Rationale for a Demography Mission
- Strategic planning: Demographic information shapes the requirements for education, health, labor, social security, and urban infrastructure; demographic intelligence aids in long-term fiscal and human capital planning.
- Equity and development: Differences in fertility, mortality, education, and migration across regions lead to disparities in capabilities; a mission can pinpoint and rectify structural deficiencies.
- Migration management: Internal migration helps to rebalance regional labor markets and livelihoods; well-defined policies can safeguard migrant rights and facilitate planning in host areas.
- Ageing and longevity: Increased life expectancy necessitates a reevaluation of pensions, healthcare, and productive involvement throughout the life span.
Key Demographic Problems and Drivers
- Demographic diversity: Various states and districts exhibit differing fertility, mortality, and dependency ratios, leading to localized demands on services.
- Youth population surge and skills disparity: A significant young demographic exists alongside inconsistent educational and vocational training systems, resulting in gaps between aspirations and available opportunities.
- Ongoing agricultural hardship and debt: The vulnerability of rural livelihoods contributes to incidents of farmer suicides and migration due to distress.
- Migration challenges and societal exclusion: Migrants often lack stable entitlements, encounter political and social disputes regarding their belonging, and face deficiencies in electoral and social rights.
- Resource and service shortages for the elderly: Increased longevity heightens the need for healthcare, social security, and employment opportunities that are suitable for older individuals.
Controversies Around the Announced Mission
- Security framing versus developmental framing: A limited emphasis on undocumented cross-border migration tends to securitise demographic issues while neglecting the importance of capability building, inclusion, and rights.
- Political optics and social cohesion: The association of demography with national identity or perceived "infiltration" can intensify societal polarisation and lead to the stigmatization of vulnerable groups.
- Data governance and privacy: Conducting a significant demographic initiative without robust privacy protections, consent protocols, and usage safeguards poses risks of misuse, profiling, and administrative overreach.
- Centre–state and inter-sectoral coordination: A centralised approach may encounter challenges in implementation unless it garners cooperation from state entities and delegates actionable responsibilities.
Challenges in Current Policy Responses (Assessment of Adequacy)
- Implementation deficit: Previous proposals and approved programs frequently experience underutilization of resources, staffing shortages, and inadequate monitoring.
- Fragmented governance: Functions relevant to demographics are distributed across various ministries and levels, lacking a consistent coordinating mechanism or dedicated funding.
- Human-resource shortfalls: A shortage of demographers, statisticians, social scientists, and frontline counselors restricts the generation of evidence and the execution of programs.
- Stigma and political contestation: Social and political narratives obstruct data collection (for instance, regarding migration) and hinder the adoption of inclusive policies.
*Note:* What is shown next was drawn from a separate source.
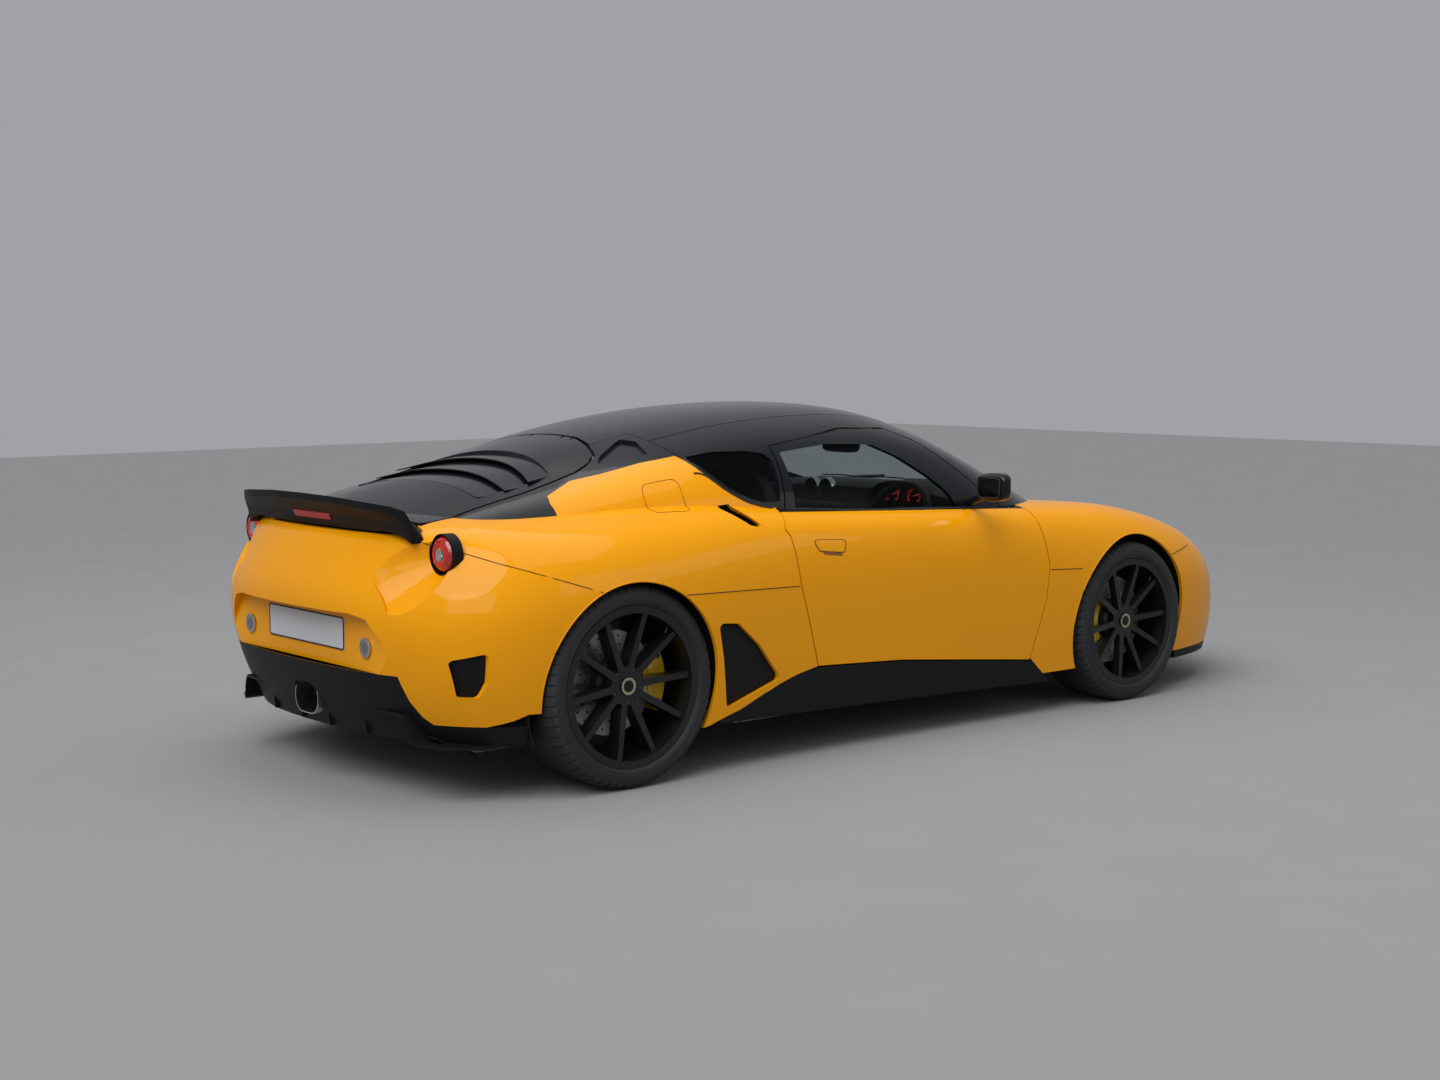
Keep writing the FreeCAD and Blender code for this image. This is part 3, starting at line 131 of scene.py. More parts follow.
# goes from one colour to the other as the share goes from 0 to 1
def colourMix(tree, share, first, second):
    mix = tree.nodes.new("ShaderNodeMix")
    mix.data_type = "RGBA"
    mix.inputs[6].default_value = (*first, 1.0)
    mix.inputs[7].default_value = (*second, 1.0)
    tree.links.new(share, mix.inputs[0])
    return mix.outputs[2]


def makeFinish(name, like=None):
    look = finishes[like or name]
    scale, height = look["grain"]
    material, tree, shader, place = newMaterial(name)
    cloud = addNoise(tree, place, relief["clouds"], 4.0)
    tree.links.new(colourMix(tree, cloud, look["light"], look["dark"]), shader.inputs["Base Color"])
    bump = tree.nodes.new("ShaderNodeBump")
    bump.inputs["Distance"].default_value = height
    bump.inputs["Strength"].default_value = relief["strength"]
    tree.links.new(addNoise(tree, place, scale, 3.0), bump.inputs["Height"])
    tree.links.new(bump.outputs["Normal"], shader.inputs["Normal"])
    rough = tree.nodes.new("ShaderNodeMapRange")
    rough.inputs["To Min"].default_value = look["rough"] * relief["smoothest"]
    rough.inputs["To Max"].default_value = min(1.0, look["rough"] * relief["roughest"])
    tree.links.new(cloud, rough.inputs["Value"])
    tree.links.new(rough.outputs["Result"], shader.inputs["Roughness"])
    shader.inputs["Metallic"].default_value = look.get("metal", 0.0)
    shader.inputs["Coat Weight"].default_value = look.get("coat", 0.0)
    shader.inputs["Coat Roughness"].default_value = relief["coatRough"]
    shader.inputs["Specular IOR Level"].default_value = look.get("shine", 0.5)
    return material


def makeGlass(name, tint, seen):
    material, tree, shader, place = newMaterial(name)
    cloud = addNoise(tree, place, 3.0)
    shade = colourMix(tree, cloud, (0.010, 0.011, 0.012), (0.016, 0.018, 0.019))
    tree.links.new(shade, shader.inputs["Base Color"])
    shader.inputs["Roughness"].default_value = 0.02
    shader.inputs["IOR"].default_value = 1.45
    clear = tree.nodes.new("ShaderNodeBsdfTransparent")
    tree.links.new(colourMix(tree, cloud, tint, [part * 0.92 for part in tint]), clear.inputs["Color"])
    blendIn = tree.nodes.new("ShaderNodeMixShader")
    blendIn.inputs[0].default_value = seen
    tree.links.new(shader.outputs[0], blendIn.inputs[1])
    tree.links.new(clear.outputs[0], blendIn.inputs[2])
    tree.links.new(blendIn.outputs[0], tree.nodes["Material Output"].inputs["Surface"])
    return material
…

- Data quality and timeliness: Gaps in census periodicity, postponed surveys, and non-standardized administrative databases hinder real-time policymaking.
- Risk of securitisation and exclusion: A mission that is narrowly concentrated on undocumented migration may prioritize surveillance over welfare, thereby undermining trust and access to public services.
Roadmap for a Holistic Demography Mission (Measures)
- Establish a rights-based mandate: Redefine the mission as a demographic observatory focused on development and rights, encompassing fertility, mortality, migration, aging, human capabilities, and household structure.
- Institutional framework and governance: Formulate a high-level Demography Commission involving multiple ministries, states, social scientists, and civil society experts; enforce data privacy and oversight norms.
- Enhance data and analytics: Conduct mid-decade demographic surveys, merge administrative data with privacy safeguards, and build district-level demographic dashboards.
- Safeguard migrant rights and portability: Ensure portability of ration, health, and education entitlements; enable remote voting; establish migrant grievance redressal systems.
- Develop human capabilities regionally: Expand education, skills, and health infrastructure in underdeveloped regions; provide scholarships and incentives to retain local talent.
- Strategy for sustainability: Revise social-security systems for ageing populations; promote lifelong learning and elderly-friendly employment.
- Financial and execution mechanisms: Link central funding to demographic outcomes and ensure accountability through measurable results.
- Ethical considerations and data privacy: Create legal safeguards for demographic data use, mandate informed consent, and impose penalties for violations.
- Community involvement and stigma reduction: Run awareness campaigns and involve panchayats, NGOs, and urban bodies in demographic planning.
- Research and evaluation: Fund longitudinal studies, migration research, and independent evaluations for transparency and policy feedback.
Conclusion:
A credible Demographic Mission 2025 must move beyond security narratives to become a development-centric, rights-based, and evidence-driven policy instrument. It should empower states, protect migrants, and prepare for both youth and ageing populations. Without transparent governance, privacy safeguards, and a focus on inclusion, the mission risks deepening divides rather than resolving structural challenges. A holistic, data-aligned, and participatory demographic strategy can turn India’s population diversity into an enduring engine of equitable growth.